As one county after another instructed its delegates for Tilden, professional politicians exhibited much astonishment. To the Canal ring the trend of public sentiment toward a man of his record and independence was especially ominous. Suddenly, such violent opposition appeared that the New York Herald, studying the Democratic papers in the State, declared that outside of New York City only the Utica Observer, which was influenced by Kernan, favoured his nomination.[676] It was openly charged that selfish ambition prompted his prosecution of the Tweed frauds, and that he was a cunning schemer, cold, reticent, and severe. Then men began to dissuade him.
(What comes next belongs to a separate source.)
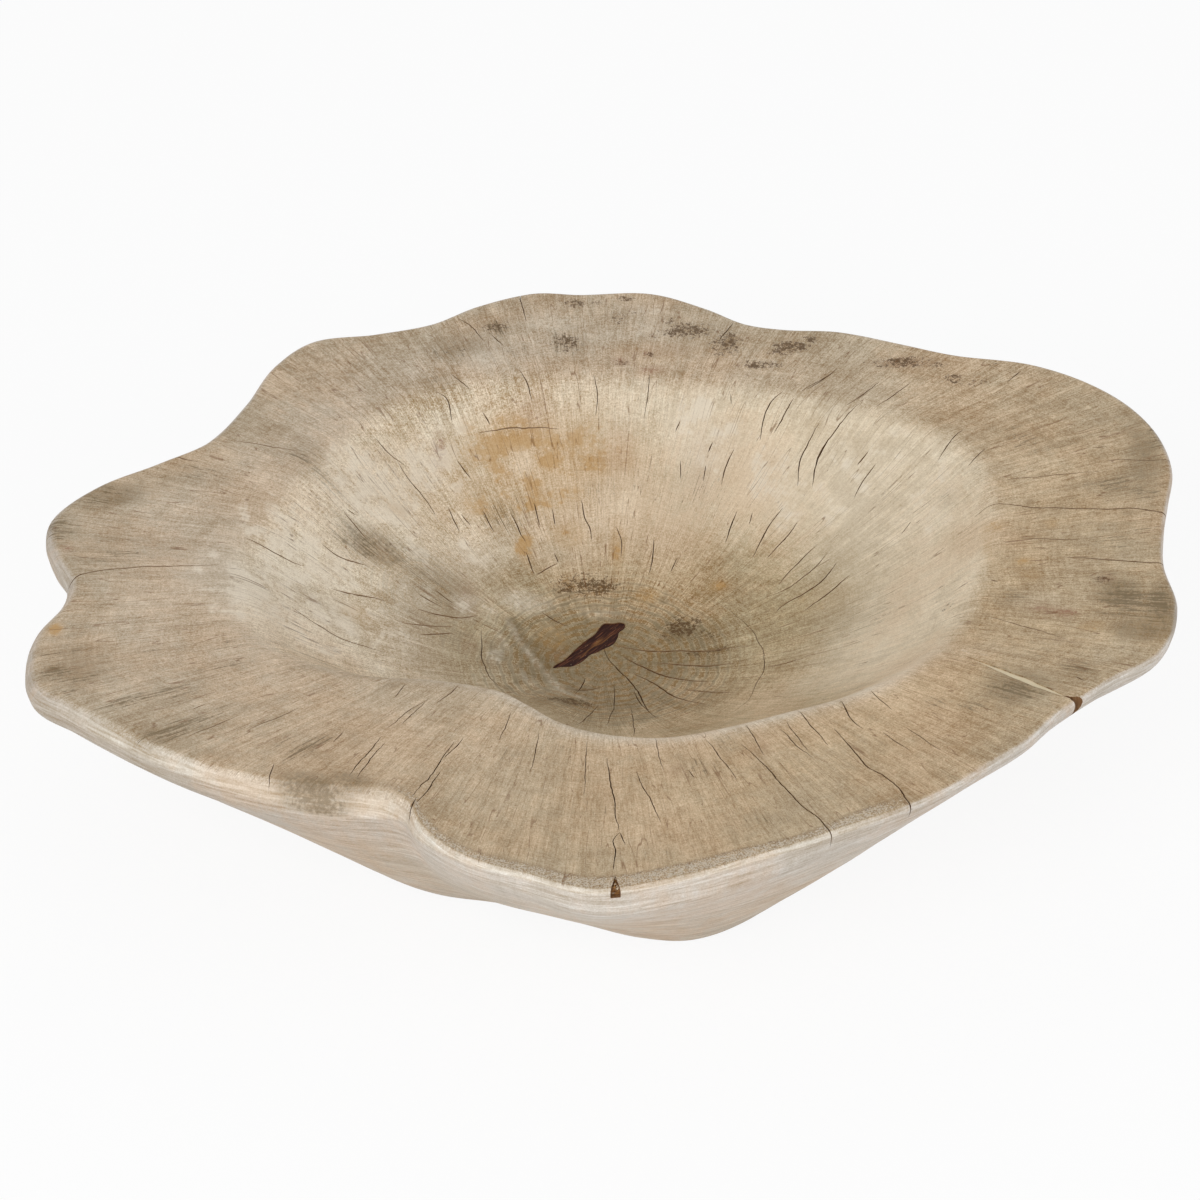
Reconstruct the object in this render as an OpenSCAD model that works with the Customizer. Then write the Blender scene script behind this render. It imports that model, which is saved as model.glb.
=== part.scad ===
// Free-form bowl carved from one slice of a lobed log, with filled voids.
// Millimetres. +Z is up, +X is right and -Y is the front, where the split front point is.
// The origin lies on the table, under the middle of the overall outline.

/* [Bowl] */
// Overall width from left to right
bowl_w = 600; // [520:5:760]
// Height of the outer part of the rim above the table
bowl_h = 120; // [105:1:170]
// Mean width of the flat underside
foot_w = 310; // [250:5:330]
// Radius between the flank and the flat underside
foot_r = 12; // [6:1:20]

/* [Rim] */
// How much lower the rim would lie at the heart of the log than at its outer edge
rim_fall = 22; // [8:1:34]
// Mean radius that rounds the top of the outer edge
edge_r = 8; // [4:0.5:12]
// Mean height of the upright outer edge under its rounding
edge_h = 10; // [5:0.5:16]
// How far the upright edge leans inwards
edge_lean = 1.5; // [0.5:0.5:4]
// Greatest swell of the flank past a straight line from the edge to the foot
flank_swell = 5; // [0:0.5:12]

/* [Hollow] */
// Mean width of the hollow where its wall meets the rim
hollow_w = 350; // [310:5:370]
// Thickness of the wood under the lowest point of the hollow
floor_t = 42; // [24:1:56]
// Greatest height over which the wall and the rim flow into each other
lip_blend = 12; // [6:1:24]

/* [Heart filling] */
// Length of the filled void at the heart of the log
heart_fill_l = 54; // [30:1:80]
// Greatest width of the filled void
heart_fill_w = 15; // [6:0.5:24]
// Depth of the void below the lowest point of the hollow
heart_fill_t = 12; // [5:1:18]
// Distance from the lowest point of the hollow to the middle of the void
heart_fill_gap = 17.5; // [5:0.5:30]

/* [Side split] */
// Width of the open notch at the right front edge
side_notch_w = 6; // [3:0.5:10]
// How far the notch reaches in from the edge
side_notch_l = 8; // [5:0.5:14]
// Depth of the notch below the rim
side_notch_t = 17; // [12:0.5:20]
// Length of the filled split, inwards from the notch
side_fill_l = 60; // [30:1:80]
// Greatest width of the filled split
side_fill_w = 4; // [2:0.5:7]
// Depth of the filled split below the outer part of the rim
side_fill_t = 12; // [8:0.5:13]
// Wood between the notch and the filled split
side_fill_gap = 1; // [0.5:0.5:4]

/* [Front split] */
// Width of the front split at the outer edge
front_split_w = 5; // [3:0.5:8]
// How far the front split reaches in from the edge
front_split_l = 12; // [7:0.5:16]
// Depth of the front split below the rim
front_split_t = 5; // [4:0.5:14]
// Distance from the outer edge to the filling of the front split
front_fill_set_back = 3; // [2.5:0.5:4.5]

/* [Fillings] */
// How far every filling lies below the wood round it
fill_recess = 0.5; // [0.3:0.1:1]

/* [Hidden] */

// Columns of the surface round the heart of the log
columns = 120;
// How steeply the hollow's wall climbs towards the lip
wall_power = 2.3;
// Directions of places as seen from the heart, in degrees
heart_fill_bearing = 115;
side_split_bearing = 330.9;
front_split_bearing = 271.1;
// Directions in which the voids run, in degrees
heart_fill_turn = 49;
side_fill_turn = 319;
// Overrun of every cut past the wood
cut_over = 6;
// Wood planed off under the foot, to leave it flat
foot_cut = 2;
// Steps between the points of the surface that tops a filling, and their shift off its middle,
// which keeps them off the corners of the outlines
fill_step = 3;
fill_shift = 0.37;

// Outlines as pairs of a direction in degrees and a share of half the width.
// Directions run anticlockwise from +X, seen from above, round the heart of the log.
rim_shares = [
    [3, 0.995], [8, 1.02], [14, 1.06], [21, 1.077], [28, 1.062], [36, 1.005], [43, 0.916],
    [49, 0.877], [58, 0.837], [64, 0.798], [70, 0.785], [76, 0.815], [84, 0.85], [93, 0.843],
    [99, 0.857], [107, 0.834], [114, 0.806], [122, 0.825], [129, 0.87], [136, 0.855],
    [145, 0.808], [155, 0.8], [162, 0.858], [168, 0.935], [174, 0.99], [178, 0.99],
    [182, 0.97], [186, 0.945], [190, 0.96], [194, 1.01], [198, 1.04], [203, 1.055],
    [207, 1.02], [213, 0.98], [222, 0.93], [234, 0.86], [242, 0.81], [246, 0.81],
    [249, 0.85], [255, 0.895], [262, 0.92], [269, 0.95], [278, 0.925], [286, 0.9],
    [295, 0.885], [301, 0.885], [311, 0.89], [316, 0.891], [322, 0.9], [328, 0.905],
    [336, 0.945], [342, 1.002], [350, 1.01], [357, 0.985]
];
lip_shares = [
    [11, 1.2], [26, 1.255], [36, 1.215], [51, 1.085], [67, 0.995], [83, 0.98], [99, 0.995],
    [116, 1.04], [132, 1.045], [148, 1.0], [164, 1.03], [179, 1.08], [195, 1.09],
    [205, 1.035], [216, 0.91], [228, 0.75], [241, 0.69], [251, 0.715], [261, 0.785],
    [270, 0.83], [281, 0.87], [294, 0.885], [306, 0.915], [317, 0.98], [331, 1.055],
    [343, 1.095], [356, 1.12]
];
foot_shares = [
    [25, 1.05], [56, 0.935], [88, 0.87], [121, 0.9], [154, 0.96], [185, 1.015], [205, 1.06],
    [220, 1.065], [233, 1.045], [240, 1.025], [249, 0.985], [257, 0.985], [267, 1.035],
    [276, 1.105], [284, 1.145], [294, 1.11], [308, 1.02], [331, 1.02], [355, 1.07]
];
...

Friends counselled him not to take the risk of a nominating convention. Even Seymour, moved perhaps by ambitions of his own, discouraged him. If nominated, he wrote, you must expect the martyr's crown. "There has been a widespread plan to carry the convention against you. It was started last winter, and it shaped laws and appointments. The State officers are against you.... You will find the same combination at Syracuse that controlled at Rochester in 1871.... Our people want men in office who will not steal, but who will not interfere with those who do."[677] Coupled with this opposition was the suggestion that Sanford E. Church, being in no wise identified with the Ring prosecutions, would make a more available candidate.